Penguatan peran di dalam negeri dan peningkatan bahasa Indonesia menjadi bahasa
internasional hendaknya dilakukan secara simultan karena kita tidak bisa
menunggu lama. Undang-Undang Nomor 24 Tahun 2009 yang mengamanatkan peningkatan
fungsi bahasa Indonesia menjadi bahasa internasional sekarang ini sudah menempuh
waktu 13 tahun. Belum lagi adanya usaha dari negara “pesaing”, Malaysia yang
gencar mengampanyekan bahasa Melayu menjadi bahasa global dan bahasa resmi
kedua (setelah bahasa Inggris) di kawasan ASEAN. Seperti pernyataan Perdana
Menteri (PM) Malaysia, Dato’ Sri Ismail Sabri Yaakob, yang baru-baru ini menginginkan
bahasa Melayu menjadi bahasa resmi di kawasan ASEAN, bahkan meminta dukungan
Presiden Jokowi memperkuat maksud tersebut.
Kita sebagai Warga Negara Indonesia tentu saja menolak pernyataan PM
Malaysia tersebut. Penolakan kita tentu saja didasari alasan yang kuat. Salah
satu alasannya adalah bahwa bahasa Indonesia bukan bahasa Melayu meskipun
sumber bahasa Indonesia berasal dari bahasa Melayu. Hal itu seperti ditegaskan
oleh Kepala Badan Pengembangan dan Pembinaan Bahasa, Prof. E. Aminudin Aziz,
Ph.D., dalam beberapa kesempatan.
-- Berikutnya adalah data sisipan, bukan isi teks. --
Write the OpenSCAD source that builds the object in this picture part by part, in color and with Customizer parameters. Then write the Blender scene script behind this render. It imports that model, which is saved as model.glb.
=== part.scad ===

Bahkan, penolakan tersebut telah disampaikan secara
tegas dalam siaran pers oleh Mendikbudristek, Nadiem Anwar Makarim.
Mendikbudristek juga menegaskan bahwa bahasa Indonesia lebih layak dikedepankan
menjadi bahasa resmi ASEAN dengan mempertimbangkan keunggulan historis, hukum,
dan linguistik.
Menurut pandangan penulis, dari sisi historis, induk bahasa
Indonesia memang bahasa Melayu, khususnya Melayu Pasar. Namun, perkembangan
bahasa Indonesia saat ini sudah jauh pesat meninggalkan induknya. Dari sisi
landasan hukum, kedudukan bahasa Indonesia sudah kuat karena sudah mempunyai
beberapa dasar hukum dalam bentuk UUD, UU, serta PP seperti yang telah disebutkan
di atas. Dari sisi linguistik, bahasa Indonesia saat ini juga sudah berbeda
dari bahasa Melayu, baik dari segi struktur dan tata bahasa maupun dari jumlah
kosakata dan status hubungan berdasarkan kajian lingustik komparatif. Kalau dilihat dari kekayaan kosakata dalam
Kamus Besar Bahasa Indonesia (KBBI) yang saat ini kurang lebih mencapai sekitar
116 ribu lema, kosakata KBBI sudah diperkaya dengan kosakata dari berbagai
bahasa daerah di Indonesia, khususnya Jawa dan Sunda. Pemerkayaan kosakata juga
bersumber dari berbagai bahasa asing, seperti Inggris, Arab, Belanda, Portugis,
Spanyol, dan Cina. Sementara itu, bahasa Melayu Malaysia hanya diperkaya dengan
bahasa Arab klasik dan beberapa dialek Melayu. Jika dilihat berdasarkan kajian
lingustik komparatif dan leksikostatistik, bahasa Indonesia dan bahasa Melayu
dipastikan berbeda bahasa. Dengan demkian, dapat disimpulkan bahwa bahasa
Indonesia berbeda dengan bahasa Melayu. Pernyataan ini diperkuat oleh Prof. Dr.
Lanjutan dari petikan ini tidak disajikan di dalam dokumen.